In perhaps the most misguided mechanic of the year so far, you also have to bring a keycard with you. You need it for pretty much anything in the Complex, from opening doors to accessing technical macguffins. But you have to actually remember to bring it with you, which means ejecting it from doors and consoles, and stop-starting your way to a destination. We lost count of the number of times that we backtracked to find it, forgot which of the many machines it was in, or even accidentally dropped it. Posters on the wall wisecrack about this, with “Don’t forget your keycard!” festooned around, and we wanted to burn them, tear them down, or eat them.

And throughout, while Protocol loses its own interest in collecting deaths, it won’t stop it from occasionally remembering the whole mechanic. It will kill you for something arbitrary: you’ll have put on the wrong helmet, added the wrong key, or turned the wrong way. Suddenly, you’re nuclear dust. They’re almost completely random, and without the ‘death collect-athon’ of the first few chapters, they become an annoyance rather than a fun joke. 

Protocol Xbox Series X

It’s tough to recall a more frustrating game experience than Protocol. That frustration isn’t just down to the lost keycards, the items spilling out of your hands, the awkward controls, or the lack of logic. That frustration comes from the clear potential in Protocol, squandered by a kind of attention-deficit, as a strong opening idea is abandoned for weird and tangential ideas that are both borrowed from other games, and don’t functionally work. 

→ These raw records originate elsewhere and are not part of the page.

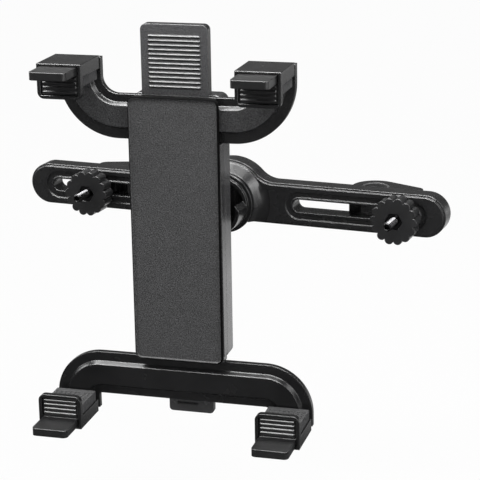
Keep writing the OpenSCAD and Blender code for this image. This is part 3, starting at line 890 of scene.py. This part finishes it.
@dataclass
class BarJoint:
    """Slotted bar, swivel head, hinge and neck.

    The flare starts on the boss's cone, slope degrees steep, just inside base_r, and runs out on the bar's
    face at spread past it. Where the bar's arch ends, between arch_from and arch_to degrees up, it stays
    in arch_r.
    """

    edge: float = 0.6 * MM
    base_r: float = 20.8 * MM
    slope: float = 51.34
    spread: float = 3.7 * MM
    root_y: float = 2.4 * MM
    sunk: float = 0.02 * MM
    arch_r: float = 21.0 * MM
    arch_from: float = 20.0
    arch_to: float = 32.0
    low_z: float = -10.2 * MM
    curve_steps: int = 10
    ring_steps: int = 144

    def flare(self) -> None:
        """Fills the corner between the boss's cone and the bar's face with a hollow curve, in a darker copy
        of the bar's satin that paints shade into the corner.
        """
        out_r = self.base_r + self.spread
        bend = self.spread / math.tan(math.radians(self.slope / 2))
        bm = bmesh.new()
        outer = bm.verts.new((out_r, self.sunk, 0.0))
        bmesh.ops.spin(
            bm, geom=[outer], cent=(out_r, self.sunk - bend, 0.0), axis=(0, 0, 1),
            angle=math.radians(self.slope), steps=self.curve_steps, use_duplicate=False,
        )
        inner = min(bm.verts, key=lambda v: v.co.y)
        back = bm.verts.new((self.base_r - self.spread / 2, self.root_y, 0.0))
        for end in (inner, outer):
            bm.edges.new((end, back))
        bmesh.ops.spin(
            bm, geom=bm.verts[:] + bm.edges[:], cent=(0, 0, 0), axis=(0, 1, 0), angle=2 * math.pi,
            steps=self.ring_steps, use_merge=True, use_duplicate=False,
        )
        self.narrow(bm, inner.co.x, out_r)
        whole = bm.verts[:] + bm.edges[:] + bm.faces[:]
        cut = bmesh.ops.bisect_plane(
            bm, geom=whole, plane_co=(0, 0, self.low_z), plane_no=(0, 0, -1), clear_outer=True
        )
        rims = [e for e in cut["geom_cut"] if isinstance(e, bmesh.types.BMEdge)]
        bmesh.ops.holes_fill(bm, edges=rims, sides=0)
        bmesh.ops.recalc_face_normals(bm, faces=bm.faces)
        bmesh.ops.transform(bm, matrix=BAR_PLACE, verts=bm.verts)
        # The flare's finish is the bar's satin made darker: painted shade round the boss
        add_piece("boss_flare", bm, "headrest_bar", [FLARE_SHADED], stands_for=False)

    def narrow(self, bm: bmesh.types.BMesh, from_r: float, out_r: float) -> None:
        """Draws the ring in where the bar's arch leaves no face for it.

        Args:
            bm: the ring's mesh work.
            from_r: radius where the ring starts.
            out_r: radius where it ends.
        """
        for vert in bm.verts:
            radius = math.hypot(vert.co.x, vert.co.z)
            lift = math.degrees(math.atan2(vert.co.z, abs(vert.co.x)))
            share = min(1.0, max(0.0, (lift - self.arch_from) / (self.arch_to - self.arch_from)))
            most = out_r + (self.arch_r - out_r) * share
            if radius > from_r:
                factor = (from_r + (radius - from_r) * (most - from_r) / (out_r - from_r)) / radius
                vert.co.x *= factor
                vert.co.z *= factor

    def build(self) -> None:
        """Builds the bar and what turns on it."""
        softened_piece("headrest_bar", self.edge, SATIN)
        self.flare()
        softened_piece("swivel_head", self.edge, YOKE)
        softened_piece("neck", self.edge, SATIN)
        for node in ("hinge_pin", "hub_washer", "hub_screw", "neck_screws"):
            dress_node(node, PLATE)


@dataclass
class Stud:
    """Threaded stud with a hexagon head, in the bar's own frame.

    The socket is sunk into the tip, the thread starts a lead behind it and bites into the root, and its crest
    lies at a share of the pitch.
    """

    along: float
    radius: float = 2.4 * MM
    root: float = 2.0 * MM
    pitch: float = 0.8 * MM
    tip_y: float = -25.0 * MM
    thread_end_y: float = -9.0 * MM
    head_y: float = 17.3 * MM
    head_r: float = 4.5 * MM
    head_h: float = 3.0 * MM
    edge: float = 0.3 * MM
    overlap: float = 0.2 * MM
    socket_wall: float = 0.75 * MM
    socket_depth: float = 2.5 * MM
    lead: float = 0.4 * MM
    bite: float = 0.1 * MM
    crest: float = 0.42
    steps: int = 28

    def shank(self, bm: bmesh.types.BMesh, radius: float, y0: float, y1: float, segments: int = 48) -> None:
        """Adds a round or hexagon bar along the stud's axis.

        Args:
            bm: the stud's mesh work.
            radius: radius of the bar, over the corners of a hexagon.
            y0: its front end.
            y1: its back end.
            segments: number of its sides.
        """
        place = Matrix.Translation((0, (y0 + y1) / 2, 0)) @ Matrix.Rotation(math.pi / 2, 4, "X")
        bmesh.ops.create_cone(
            bm, cap_ends=True, segments=segments, radius1=radius, radius2=radius, depth=y1 - y0, matrix=place
        )

    def socket(self, bm: bmesh.types.BMesh) -> None:
        """Sinks a round socket into the tip.

        Args:
            bm: the stud's mesh work, with the tip alone.
        """
        tip = min(bm.faces, key=lambda f: f.calc_center_median().y)
        bmesh.ops.inset_region(bm, faces=[tip], thickness=self.socket_wall)
        tip = min((f for f in bm.faces if len(f.verts) > 4), key=lambda f: f.calc_center_median().y)
        sunk = bmesh.ops.extrude_face_region(bm, geom=[tip])
        moved = [v for v in sunk["geom"] if isinstance(v, bmesh.types.BMVert)]
        bmesh.ops.translate(bm, vec=(0, self.socket_depth, 0), verts=moved)
        bmesh.ops.delete(bm, geom=[tip], context="FACES_ONLY")

    def thread(self, bm: bmesh.types.BMesh) -> None:
        """Winds a ridge round the tip with a spin that climbs.

        Args:
            bm: the stud's mesh work.
        """
        low, high = self.root - self.bite, self.radius
        start = self.tip_y + self.lead
        corners = ((low, 0.0), (high, self.crest * self.pitch), (low, 2 * self.crest * self.pitch))
        verts = [bm.verts.new((r, start + dy, 0.0)) for r, dy in corners]
        edges = [bm.edges.new((verts[i], verts[(i + 1) % 3])) for i in range(3)]
        turns = int((self.thread_end_y - start) / self.pitch)
        bmesh.ops.spin(
            bm, geom=verts + edges, cent=(0, 0, 0), axis=(0, 1, 0), dvec=(0, self.pitch / self.steps, 0),
            angle=2 * math.pi * turns, steps=turns * self.steps, use_duplicate=False,
        )
        bmesh.ops.holes_fill(bm, edges=[e for e in bm.edges if e.is_boundary], sides=3)

    def build(self, node: str) -> None:
        """Makes the stud and puts it in its clamp.

        Args:
            node: CAD node of the stud.
        """
        bm = bmesh.new()
        self.shank(bm, self.root, self.tip_y, self.thread_end_y)
        self.socket(bm)
        self.shank(bm, self.radius, self.thread_end_y - self.pitch, self.head_y + self.overlap)
        self.shank(bm, self.head_r, self.head_y, self.head_y + self.head_h, 6)
        soften(bm, self.edge, turn=50.0, segments=2)
        self.thread(bm)
        bmesh.ops.recalc_face_normals(bm, faces=bm.faces)
        bmesh.ops.transform(bm, matrix=BAR_PLACE @ Matrix.Translation((self.along, 0, 0)), verts=bm.verts)
        add_piece(f"{node}_threaded", bm, node, [PLATE], sharp=30.0)


@dataclass
class Clamps:
    """The two post clamps with their hooks, liners, studs, washers, knobs and nuts."""

    right: float = 97.6 * MM
    left: float = -80.0 * MM
    hook_edge: float = 0.5 * MM
    liner_edge: float = 0.2 * MM
    washer_edge: float = 0.35 * MM
    knob_edge: float = 0.6 * MM

    def build(self) -> None:
        """Builds both clamps."""
        for side, along in (("left", self.left), ("right", self.right)):
            softened_piece(f"hook_{side}", self.hook_edge, SATIN)
            softened_piece(f"liner_{side}", self.liner_edge, LINER)
            softened_piece(f"washer_{side}", self.washer_edge, YOKE)
            softened_piece(f"knob_{side}", self.knob_edge, KNOB)
            Stud(along).build(f"stud_{side}_bolt")
            dress_node(f"nut_{side}", PLATE)


def main() -> None:
    """Builds the studio and every sub-assembly in order."""
    logging.basicConfig(level=logging.INFO, format="%(name)s: %(message)s")
    Photographer().build()
    for part in (Spine(), ReturnSpring(), Yokes(), BarJoint(), Clamps()):
        part.build()
        log.info("%s done", type(part).__name__)


if __name__ == "__main__":
    main()
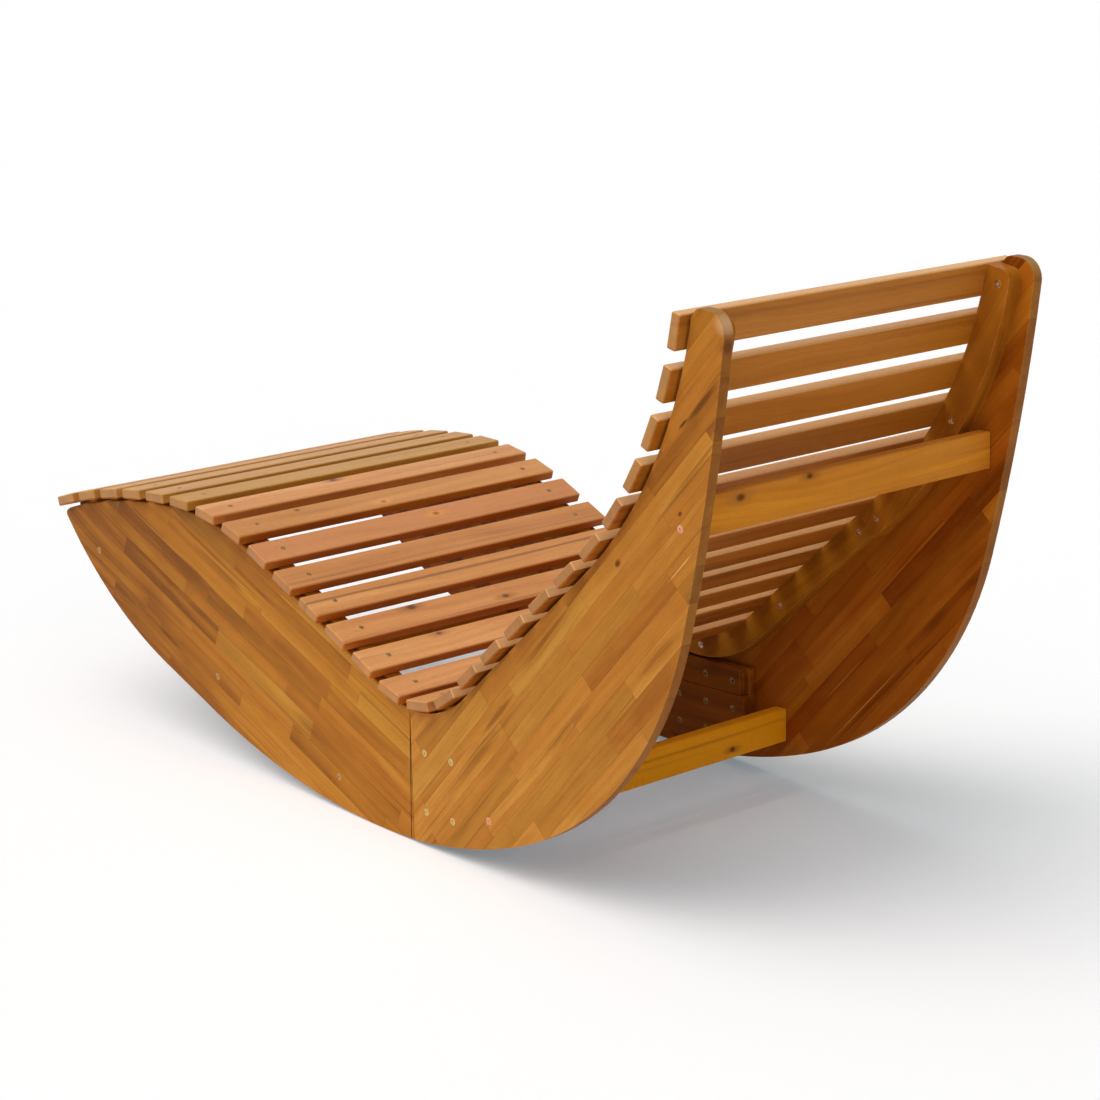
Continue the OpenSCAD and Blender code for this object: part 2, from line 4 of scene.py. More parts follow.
import bmesh
import bpy
import numpy as np
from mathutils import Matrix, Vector


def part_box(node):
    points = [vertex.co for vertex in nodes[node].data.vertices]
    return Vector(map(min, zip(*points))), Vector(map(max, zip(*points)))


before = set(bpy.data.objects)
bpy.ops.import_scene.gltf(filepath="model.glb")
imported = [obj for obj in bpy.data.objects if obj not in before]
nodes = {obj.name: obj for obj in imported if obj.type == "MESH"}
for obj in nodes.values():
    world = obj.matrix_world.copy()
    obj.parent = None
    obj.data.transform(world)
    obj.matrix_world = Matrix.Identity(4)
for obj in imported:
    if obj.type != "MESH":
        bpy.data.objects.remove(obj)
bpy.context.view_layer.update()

# Camera, fitted to the photograph, in the row frame
CAMERA_PLACE = (2.9954, -2.555, 1.4191)
CAMERA_TILT = 74.59
CAMERA_TURN = 48.60
CAMERA_LENS = 92.78
SENSOR = 36.0
CAMERA_REACH = 200

# Light: a sky that is brightest above, and two broad lamps: direction, level and spread
LAMPS = {
    "high_lamp": (Vector((-0.40, -1.0, 0.95)).normalized(), 0.185, 48),
    "low_lamp": (Vector((1.0, -0.40, 0.30)).normalized(), 0.10, 50),
}
SKY_FROM = Vector((-0.14, -0.48, 1.0)).normalized()
SKY_LOW = 0.17
SKY_LOBE = 2.86
SKY_POWER = 6
SKY_STEPS = 90
FLOOR_SIZE = 60
FLOOR_COLOUR = (0.935, 0.865, 0.835)

# Staves, soft edges, worn edges with a painted highlight, and dished screw heads, in metres and degrees
STAVE_WIDTH = 0.027
STAVE_LENGTH = 0.26
FRONT_STAVES = -21
REAR_STAVES = 48
EDGE_ROUND = 0.0024
EDGE_SEGMENTS = 3
SHARP_TURN = 35
SAME_FACE_TURN = 0.1
HOLE_REACH = 0.02
HEAD_ROUND = 0.0012
HEAD_SAMPLES = 6
SAME_POINT = 0.00001
SPOT_DIGITS = 6
WEAR_AND_HIGHLIGHT_REACH = 0.003
WEAR_AND_HIGHLIGHT_SAMPLES = 4
# Width of the painted shade in the gap where the front and rear panels meet
SEAM_REACH = 0.0013
JOINT_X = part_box("rear_panel_left")[0][0]

# Tones from dark to light, and the tint of the oil's sheen
SHEEN = "ffc890"
# Share of the gloss left on faces that look down: painted shade, a lowered reflection there
UNDER_SHEEN = 0.25
# Painted light: the colour laid on the back slats' upper faces that look to the rear
PAINTED_LIGHT_ON_TOPS = "ecb880"
FRONT_STOPS = [(0.08, "7d4710"), (0.36, "a2641a"), (0.64, "b77724"), (0.92, "c88c34")]
REAR_STOPS = [(0.08, "814814"), (0.36, "a86822"), (0.64, "bb7b2e"), (0.92, "cc913e")]
SLAT_STOPS = [(0.08, "965830"), (0.36, "c57f44"), (0.64, "d99453"), (0.92, "ebac6d")]
RAIL_STOPS = [(0.08, "6c380a"), (0.36, "94540e"), (0.64, "ae6a18"), (0.92, "c68628")]
BAR_STOPS = [(0.08, "9a5208"), (0.36, "c4740f"), (0.64, "da8814"), (0.92, "f6a616")]

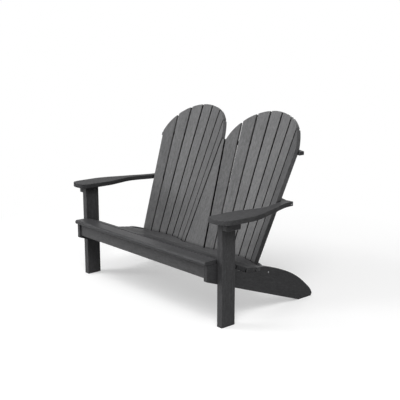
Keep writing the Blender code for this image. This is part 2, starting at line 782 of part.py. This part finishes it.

There is so much ambition to be found in Protocol on the Xbox. At times, it’s on a path to becoming a hybrid of Prey and Portal, both in the way it feels to play, and its ability to generate left-field ideas. Unfortunately, the ideas never fail to be executed poorly. Thanks largely to its controls, you will be, by turns, infuriated, bored, confused and offended. For a game that starts by feeling like a commentary on the lack of control in video games, it’s when you’re handed control that Protocol is at its worst.